The HOME Jam brings together approximately 30 environmental change-makers from diverse backgrounds and regions for five days of connecting, growing, dreaming and learning together.

APPLY NOW! Final Application Deadline: February 20, 2015

Why HOME?

Healing Our Movement Ecosystem – HOME.  These few words capture the content and purpose of the Jam. HOME is the common ground between the environmental justice, ecology, and conservation movements.  Protecting and stewarding our planetary home–locally, regionally, globally—is what we care most about.  We gather to honor the many and diverse peoples who are making home in this world, while also honoring all the other members of our home family–from the plants to the animals, from the rivers to the oceans, from the mountains to the deserts.

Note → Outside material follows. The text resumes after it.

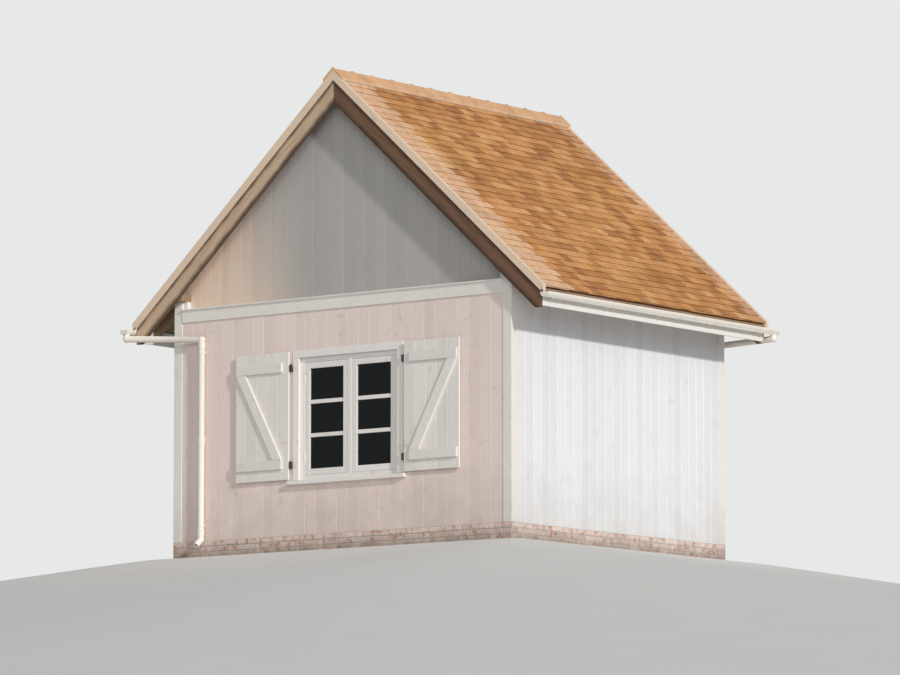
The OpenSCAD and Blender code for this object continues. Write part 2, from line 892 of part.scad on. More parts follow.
module rear_door() {
    color("#f4efe6")
        block([-door_half, door_face - door_t, plinth_h + door_gap],
              [door_half, door_face, plinth_h + door_h - door_frame_w - door_gap]);
}

// Two strap bands and a latch plate with its knob on the outer face of the door
module door_ironmongery() {
    door_bottom = plinth_h + door_gap;
    door_top = plinth_h + door_h - door_frame_w - door_gap;
    color("#3b3a38") {
        for (z = [door_bottom + door_strap_end, door_top - door_strap_end])
            block([door_half - band_l, door_face, z - band_h / 2], [door_half, door_face + band_t, z + band_h / 2]);
        translate([-door_half + latch_in, door_face, plinth_h + latch_h]) rotate([-90, 0, 0]) union() {
            translate([-band_h / 2, -latch_plate_h / 2, 0]) cube([band_h, latch_plate_h, band_t]);
            cylinder(r = pin_r, h = knob_out - pin_r);
            translate([0, 0, knob_out - pin_r]) cylinder(r = knob_r, h = pin_r);
        }
    }
}

plinth();
floor_slab();
floor_deck();
front_wall();
rear_wall();
left_wall();
right_wall();
front_gable();
rear_gable();
gable_bands();
corner_boards();
wall_plates();
rafters();
collar_ties();
ridge_board();
eaves_blocks();
left_roof_boards();
right_roof_boards();
left_roof_tiles();
right_roof_tiles();
ridge_tiles();
front_bargeboards();
rear_bargeboards();
verge_trims();
left_fascia();
right_fascia();
left_gutter();
right_gutter();
gutter_brackets();
front_downpipe();
rear_downpipe();
pipe_clips();
window_casing();
window_sill();
window_frame();
left_casement();
right_casement();
window_glass();
left_shutter();
left_shutter_bands();
right_shutter();
right_shutter_bands();
shutter_pintles();
door_frame();
rear_door();
door_ironmongery();
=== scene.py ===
"""Looks of a small white-boarded boathouse with a clay tile roof, in metres, +Z up.

The window gable looks along -Y, the ridge runs along Y and the ground is at height 0.
"""

import json
import math

import bmesh
import bpy
import numpy as np
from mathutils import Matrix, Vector

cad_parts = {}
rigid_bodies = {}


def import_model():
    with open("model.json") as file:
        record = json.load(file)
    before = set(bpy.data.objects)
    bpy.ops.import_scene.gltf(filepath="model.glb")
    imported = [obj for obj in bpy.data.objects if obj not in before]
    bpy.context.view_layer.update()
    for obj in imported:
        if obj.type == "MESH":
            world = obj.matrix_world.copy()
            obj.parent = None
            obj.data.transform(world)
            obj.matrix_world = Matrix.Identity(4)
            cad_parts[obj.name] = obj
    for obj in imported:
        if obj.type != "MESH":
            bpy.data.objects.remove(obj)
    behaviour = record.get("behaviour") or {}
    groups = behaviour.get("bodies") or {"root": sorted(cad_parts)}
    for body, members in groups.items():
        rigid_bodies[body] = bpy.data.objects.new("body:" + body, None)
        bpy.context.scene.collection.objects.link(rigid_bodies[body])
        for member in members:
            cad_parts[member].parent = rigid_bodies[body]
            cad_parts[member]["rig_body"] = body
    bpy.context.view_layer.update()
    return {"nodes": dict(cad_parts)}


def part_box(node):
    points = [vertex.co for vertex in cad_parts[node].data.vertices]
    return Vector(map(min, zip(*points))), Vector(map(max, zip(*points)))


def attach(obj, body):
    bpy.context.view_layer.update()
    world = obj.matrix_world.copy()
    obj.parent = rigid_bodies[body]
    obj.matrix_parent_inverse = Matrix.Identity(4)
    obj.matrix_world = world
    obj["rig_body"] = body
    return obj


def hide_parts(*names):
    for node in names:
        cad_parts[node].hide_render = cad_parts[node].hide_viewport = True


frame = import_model()


# Plinth: three courses of lime-painted brick in running bond, laid in mortar round the slab. The
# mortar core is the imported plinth, and each brick's face stands a little proud of it.

def chamfered_blocks(centre, half, ease, axes=None):
    """Corner points and faces of many chamfered boxes.

    Each box corner becomes three points, one for each face that meets there: a point is
    centre + sign * half, drawn in by the ease along the two axes that lie in its face.
    The local axes are rows of a turning matrix, one for all the boxes or one for each.
    """
    centre = np.atleast_2d(np.asarray(centre, float))
    half = np.broadcast_to(np.asarray(half, float), centre.shape)
    signs = np.array([[x, y, z] for x in (-1, 1) for y in (-1, 1) for z in (-1, 1)], float)
    drawn_in = 1.0 - np.eye(3)
    reach = half[:, None, None, :] - ease * drawn_in[None, None]
    local = (signs[None, :, None, :] * reach).reshape(len(centre), 24, 3)
    axes = np.eye(3) if axes is None else np.asarray(axes, float)
    turned = np.einsum("nvi,nij->nvj", local, np.broadcast_to(axes, (len(centre), 3, 3)))
    return local, turned + centre[:, None, :]


def block_faces(count):
    """Six sides, twelve chamfers and eight corner triangles of each block, wound outwards.

    A point's number is 3 times its corner's, plus the axis that its face looks along.
    """
    corners = np.arange(8).reshape(2, 2, 2)
    quads = []
    for axis in range(3):
        a, b = [k for k in range(3) if k != axis]
        ends = np.moveaxis(corners, axis, 0).reshape(2, 4)
        quads += [end[[0, 2, 3, 1]] * 3 + axis for end in ends]
        quads += [np.array([low * 3 + a, high * 3 + a, high * 3 + b, low * 3 + b]) for low, high in ends.T]
    tris = np.arange(24).reshape(8, 3)
    model = chamfered_blocks([[0, 0, 0]], [1, 1, 1], 0.2)[0][0]

    def outwards(face):
        """The face as it is, or reversed where its normal looks towards the middle."""
        p = model[face]
        normal = np.cross(p[1] - p[0], p[2] - p[0])
        return face if normal @ p.mean(0) > 0 else face[::-1]

    start = np.arange(count)[:, None, None] * 24
    quads = np.array([outwards(f) for f in quads])[None] + start
    tris = np.array([outwards(f) for f in tris])[None] + start
    return [quads.reshape(-1, 4), tris.reshape(-1, 3)]


def placed(name, data):
    """A new object in the scene that shows a mesh, a lamp or a camera."""
    shown = bpy.data.objects.new(name, data)
    bpy.context.scene.collection.objects.link(shown)
    return shown


def marked(mesh, name, values):
    """Gives each point of the mesh a number that materials read under this name."""
    mark = mesh.attributes.get(name) or mesh.attributes.new(name, "FLOAT", "POINT")
    mark.data.foreach_set("value", np.ones(len(mesh.vertices)) * values)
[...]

At every level of action, environmentalists, indigenous peoples, alternative builders, eco-justice warriors, scientists, legal/policy advocates, and others, all identify with the need to ensure the vitality of our planet and all its peoples for generations to come. Yet, it’s rare for folks from across the environmental movement ecosystem to come together in a spirit of healing for personal, interpersonal, and systemic transformation.

Our own experiences and interviews with folks across the environmental sector reveal common challenges with personal and organizational sustainability in our struggles to defend the Earth: lack of time, burnout, overstretched capacities, and limited resources. The wider community of support necessary to face these challenges with fresh eyes and open hearts is often missing. The sector as a whole is working overtime, but lacking collaborative connections across social, cultural, and economic divides.  A holistic, systemic vision of how all the parts fit together feels hard to come by.  Too often, an understanding of interconnection does not translate to the grounded realities of our movements. Slowing down in every way seems essential to turn the tide, and yet urgency and overwhelm are the norm.

The HOME Jam aims to create a space for us to share in a lived experience of the transformative potential at the heart of our organizations, our movements, and our world.

We are hoping to embark on new forms of personal learning and deep community building to strengthen our ability to act collectively. We are guided by these inquiries:

– How can we each bring forth our particular gift and contribution and connect it to the whole?

– How can we learn from the diverse approaches each of us has to making environmental change and find ways to synergize and support one another?

– How can we co-create a shared vision of transformation and lift up each of our roles toward manifesting it?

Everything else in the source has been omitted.